In terms of self-presentation, the first thing we have to get over is the idea that it's wrong to think about it. We have to stop telling kids that they have to choose between being smart and being pretty. We tell kids that that's their choice in terms of their personal lives. But when we say, "it's what's on the inside that counts," and "it doesn't really matter if you don't look good," if you're fifteen, what you hear is, "you're ugly but we love you anyway." And that's probably not the best message.

I think what happens with aesthetics—both with respect to personal looks and aesthetics in general—is that we tend to be crazy in one direction or crazy in the other. Either we think it's the most important thing in the world, and that "beauty is truth" and so on, or we decide it's completely worthless—that it's utterly superficial and that if you focus on it at all there's something wrong with you.

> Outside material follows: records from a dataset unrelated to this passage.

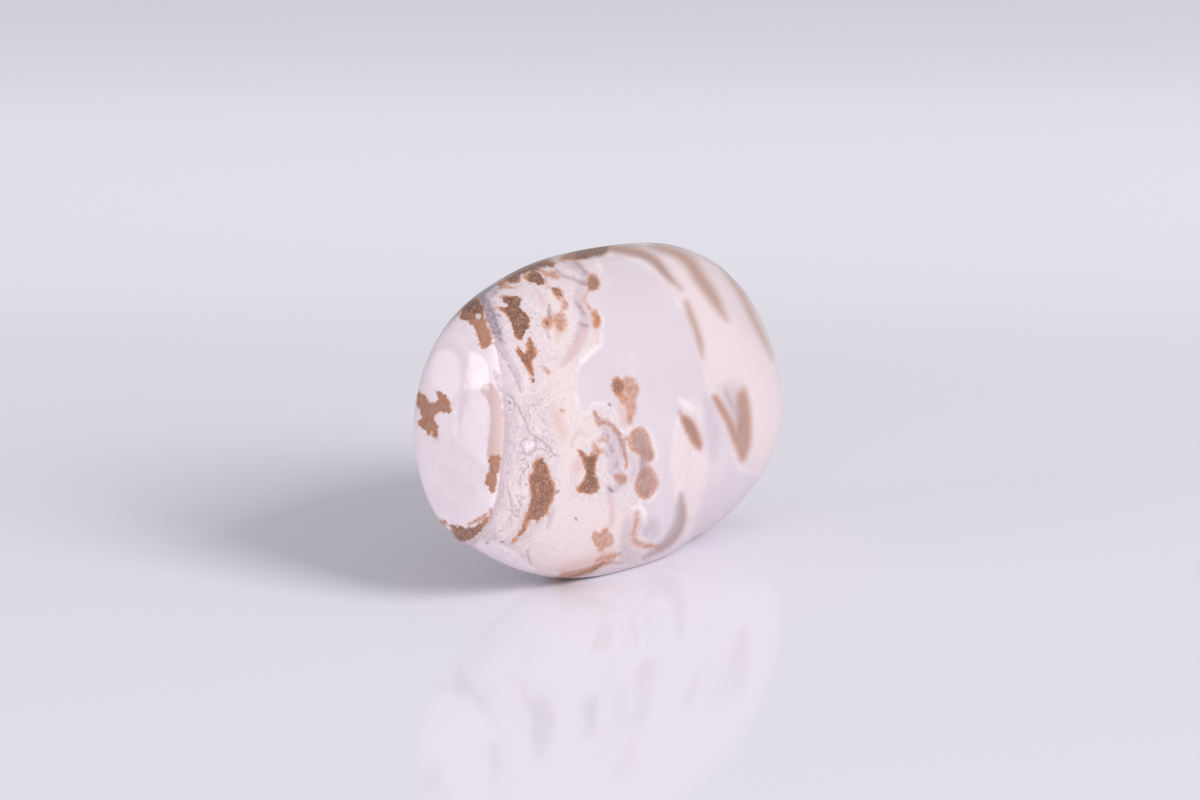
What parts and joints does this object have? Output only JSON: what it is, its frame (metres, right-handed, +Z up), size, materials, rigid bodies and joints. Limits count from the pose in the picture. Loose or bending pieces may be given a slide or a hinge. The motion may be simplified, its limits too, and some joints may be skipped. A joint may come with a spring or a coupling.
{
  "type": "tumbled rhodochrosite pebble",
  "caption": "Polished banded pink rhodochrosite pebble, a flattish oval standing on its narrow long edge, with a polished oval facet at one end.",
  "frame": {"origin": "middle of the bounding box in plan, on the surface the pebble rests on", "axes": "+X along the pebble, from the end with the polished facet to the round far end; +Y across its thin way; +Z up"},
  "size_m": [0.0344, 0.0124, 0.0223],
  "materials": {
    "polished_stone": "tumble-polished banded rhodochrosite, pale pink and lilac with rusty brown patches"
  },
  "bodies": {
    "root": {"stone": "polished_stone"}
  },
  "joints": []
}
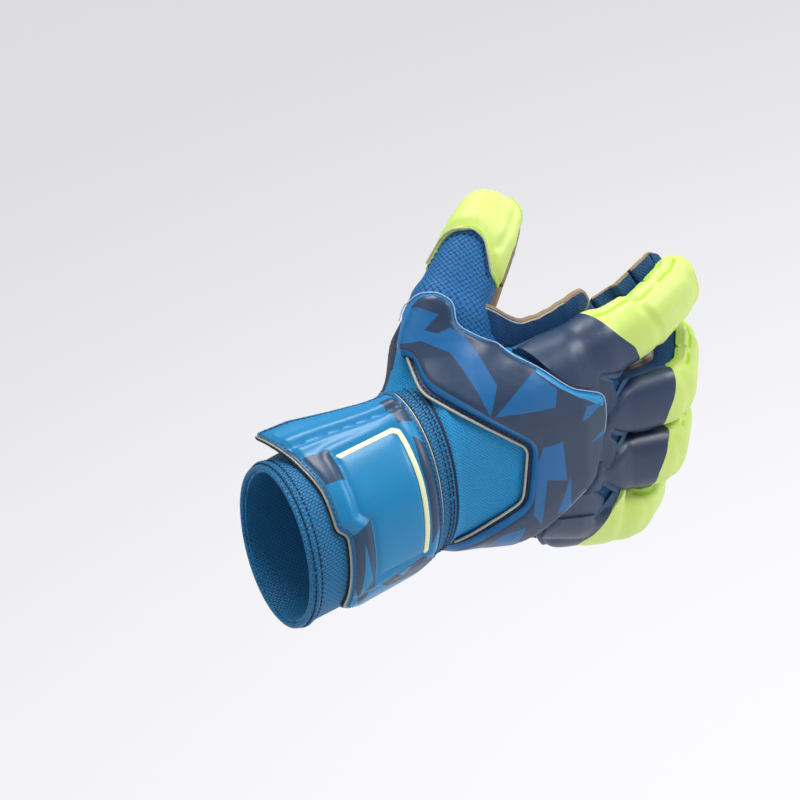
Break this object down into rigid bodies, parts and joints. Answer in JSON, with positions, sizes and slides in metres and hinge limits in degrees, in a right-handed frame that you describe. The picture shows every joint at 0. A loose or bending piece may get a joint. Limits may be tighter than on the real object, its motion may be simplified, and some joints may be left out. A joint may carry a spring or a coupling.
{
  "type": "goalkeeper glove",
  "caption": "Padded right-hand goalkeeper glove with latex palm, mesh backhand window, hinged digits, knitted cuff and wrap-round wrist strap.",
  "frame": {"origin": "centre of the cuff mouth, where the arm enters", "axes": "+X along the cuff towards the fingers, +Z towards the thumb side, -Y out of the back of the hand"},
  "size_m": [0.2459, 0.0759, 0.1813],
  "materials": {
    "knit_blue": "matte",
    "mesh_blue": "matte",
    "pad_navy": "satin",
    "latex_yellow": "matte",
    "latex_palm": "matte",
    "gusset_navy": "matte",
    "lining_black": "matte",
    "piping_cream": "satin",
    "binding_navy": "matte",
    "strap_blue": "satin",
    "strap_elastic": "matte",
    "trim_yellow": "satin",
    "hook_loop": "matte"
  },
  "bodies": {
    "cuff": {"cuff_knit": "knit_blue", "cuff_hem_binding": "binding_navy", "hand_seam_piping": "binding_navy", "loop_patch": "hook_loop", "strap_anchor_tab": "knit_blue"},
    "strap": {"strap_band": "strap_elastic", "strap_binding": "binding_navy", "strap_moulded_cover": "strap_blue", "strap_trim_line": "trim_yellow", "hook_patch": "hook_loop"},
    "hand": {"wrist_lining": "lining_black", "hand_lining": "lining_black", "backhand_pad": "pad_navy", "backhand_mesh": "mesh_blue", "window_piping": "piping_cream", "palm_panel": "latex_palm", "ulnar_gusset": "gusset_navy", "radial_gusset": "gusset_navy", "thumb_lobe_pad": "pad_navy", "thumb_base_palm": "latex_palm", "thumb_base_sleeve": "gusset_navy", "thumb_web": "mesh_blue"},
    "index_proximal": {"index_proximal_back": "pad_navy", "index_proximal_palm": "latex_palm", "index_proximal_sleeve": "gusset_navy"},
    "index_middle": {"index_middle_back": "latex_yellow", "index_middle_palm": "latex_palm", "index_middle_sleeve": "gusset_navy"},
    "index_tip": {"index_tip_back": "latex_yellow", "index_tip_palm": "latex_palm"},
    "middle_proximal": {"middle_proximal_back": "pad_navy", "middle_proximal_palm": "latex_palm", "middle_proximal_sleeve": "gusset_navy"},
    "middle_middle": {"middle_middle_back": "latex_yellow", "middle_middle_palm": "latex_palm", "middle_middle_sleeve": "gusset_navy"},
    "middle_tip": {"middle_tip_back": "latex_yellow", "middle_tip_palm": "latex_palm"},
    "ring_proximal": {"ring_proximal_back": "pad_navy", "ring_proximal_palm": "latex_palm", "ring_proximal_sleeve": "gusset_navy"},
    "ring_middle": {"ring_middle_back": "latex_yellow", "ring_middle_palm": "latex_palm", "ring_middle_sleeve": "gusset_navy"},
    "ring_tip": {"ring_tip_back": "latex_yellow", "ring_tip_palm": "latex_palm"},
    "little_proximal": {"little_proximal_back": "pad_navy", "little_proximal_palm": "latex_palm", "little_proximal_sleeve": "gusset_navy"},
    "little_middle": {"little_middle_back": "latex_yellow", "little_middle_palm": "latex_palm", "little_middle_sleeve": "gusset_navy"},
    "little_tip": {"little_tip_back": "latex_yellow", "little_tip_palm": "latex_palm"},
    "thumb_proximal": {"thumb_proximal_back": "mesh_blue", "thumb_proximal_palm": "latex_palm", "thumb_proximal_sleeve": "gusset_navy"},
    "thumb_tip": {"thumb_tip_back": "latex_yellow", "thumb_tip_palm": "latex_palm", "thumb_tip_sleeve": "gusset_navy"}
  },
  "joints": [
    {"name": "wrist_bend", "type": "hinge", "parent": "cuff", "child": "hand", "pos_m": [0.078, 0, 0], "axis": [0, 0, 1], "range_deg": [-15, 25]},
    {"name": "strap_open", "type": "hinge", "parent": "cuff", "child": "strap", "pos_m": [0.039, -0.00532, -0.03783], "axis": [1, 0, 0], "range_deg": [0, 110]},
    {"name": "index_knuckle", "type": "hinge", "parent": "hand", "child": "index_proximal", "pos_m": [0.17352, -0.01653, 0.0197], "axis": [-0.1536, 0.0298, 0.9877], "range_deg": [-18, 42]},
    {"name": "index_middle_bend", "type": "hinge", "parent": "index_proximal", "child": "index_middle", "pos_m": [0.19917, -0.01783, 0.02373], "axis": [-0.1627, -0.2801, 0.9461], "range_deg": [-12, 60]},
    {"name": "index_tip_bend", "type": "hinge", "parent": "index_middle", "child": "index_tip", "pos_m": [0.22409, -0.01306, 0.02943], "axis": [-0.1627, -0.2801, 0.9461], "range_deg": [-7.2, 36]},
    {"name": "middle_knuckle", "type": "hinge", "parent": "hand", "child": "middle_proximal", "pos_m": [0.17185, -0.01824, -0.00822], "axis": [0.1366, -0.0266, 0.9903], "range_deg": [-15, 45]},
    {"name": "middle_middle_bend", "type": "hinge", "parent": "middle_proximal", "child": "middle_middle", "pos_m": [0.20238, -0.02142, -0.01251], "axis": [0.0998, -0.3161, 0.9435], "range_deg": [-52, 22]},
    {"name": "middle_tip_bend", "type": "hinge", "parent": "middle_middle", "child": "middle_tip", "pos_m": [0.22174, -0.00042, -0.00752], "axis": [0.0998, -0.3161, 0.9435], "range_deg": [-26, 11]},
    {"name": "ring_knuckle", "type": "hinge", "parent": "hand", "child": "ring_proximal", "pos_m": [0.1632, -0.01554, -0.03385], "axis": [0.2706, -0.0526, 0.9613], "range_deg": [-16, 44]},
    {"name": "ring_middle_bend", "type": "hinge", "parent": "ring_proximal", "child": "ring_middle", "pos_m": [0.191, -0.01786, -0.0418], "axis": [0.2321, -0.3413, 0.9108], "range_deg": [-50, 30]},
    {"name": "ring_tip_bend", "type": "hinge", "parent": "ring_middle", "child": "ring_tip", "pos_m": [0.20984, 0.00133, -0.03941], "axis": [0.2321, -0.3413, 0.9108], "range_deg": [-25, 15]},
    {"name": "little_knuckle", "type": "hinge", "parent": "hand", "child": "little_proximal", "pos_m": [0.15066, -0.00801, -0.05787], "axis": [0.3677, -0.0715, 0.9272], "range_deg": [-20, 40]},
    {"name": "little_middle_bend", "type": "hinge", "parent": "little_proximal", "child": "little_middle", "pos_m": [0.1711, -0.00809, -0.06599], "axis": [0.3452, -0.3436, 0.8733], "range_deg": [-36, 44]},
    {"name": "little_tip_bend", "type": "hinge", "parent": "little_middle", "child": "little_tip", "pos_m": [0.18861, 0.00512, -0.06771], "axis": [0.3452, -0.3436, 0.8733], "range_deg": [-18, 22]},
    {"name": "thumb_knuckle", "type": "hinge", "parent": "hand", "child": "thumb_proximal", "pos_m": [0.12365, 0.01084, 0.06262], "axis": [-0.5782, 0.5267, 0.623], "range_deg": [-16, 34]},
    {"name": "thumb_tip_bend", "type": "hinge", "parent": "thumb_proximal", "child": "thumb_tip", "pos_m": [0.15058, 0.01694, 0.08245], "axis": [-0.5782, 0.5267, 0.623], "range_deg": [-22, 43]}
  ],
  "couplings": [
    {"joint": "index_tip_bend", "follows": "index_middle_bend", "ratio": 0.6},
    {"joint": "middle_tip_bend", "follows": "middle_middle_bend", "ratio": 0.5},
    {"joint": "ring_tip_bend", "follows": "ring_middle_bend", "ratio": 0.5},
    {"joint": "little_tip_bend", "follows": "little_middle_bend", "ratio": 0.5}
  ]
}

All I'm arguing, basically, is that aesthetics is something that human beings value. It is a good. It is not the highest good. It is not the only good. It is an autonomous good. The fact that someone is good looking does not mean that they're a good person. The fact that someone is bad looking does not mean they are a bad person. Just because a product is good looking doesn't say anything about whether or not it has other good qualities. We just have to get used to talking and thinking about aesthetic value for what it is and nothing more. Otherwise we're going to drive ourselves completely nuts.

In what ways do you think kids today will end up affected by having grown up in the age of aesthetics?

I think that kids today are already much more visually savvy than in the past. They're able to process a lot of visual information and to play with images more. They also take for granted a great deal of freedom to express themselves in their personal styles—both in how they dress and wear their hair, and in how they decorate their rooms and skateboards, and so on. They assume both the freedom to do that and the tools—whether those tools are high-tech, like digital cameras and computers, or more traditional ones like hair dye and tattoos. The things you can do with a computer now are quite extraordinary. And you don't necessarily have to be especially gifted in order to use one to communicate aesthetically. It's just a matter of having access to the tools and learning to use them.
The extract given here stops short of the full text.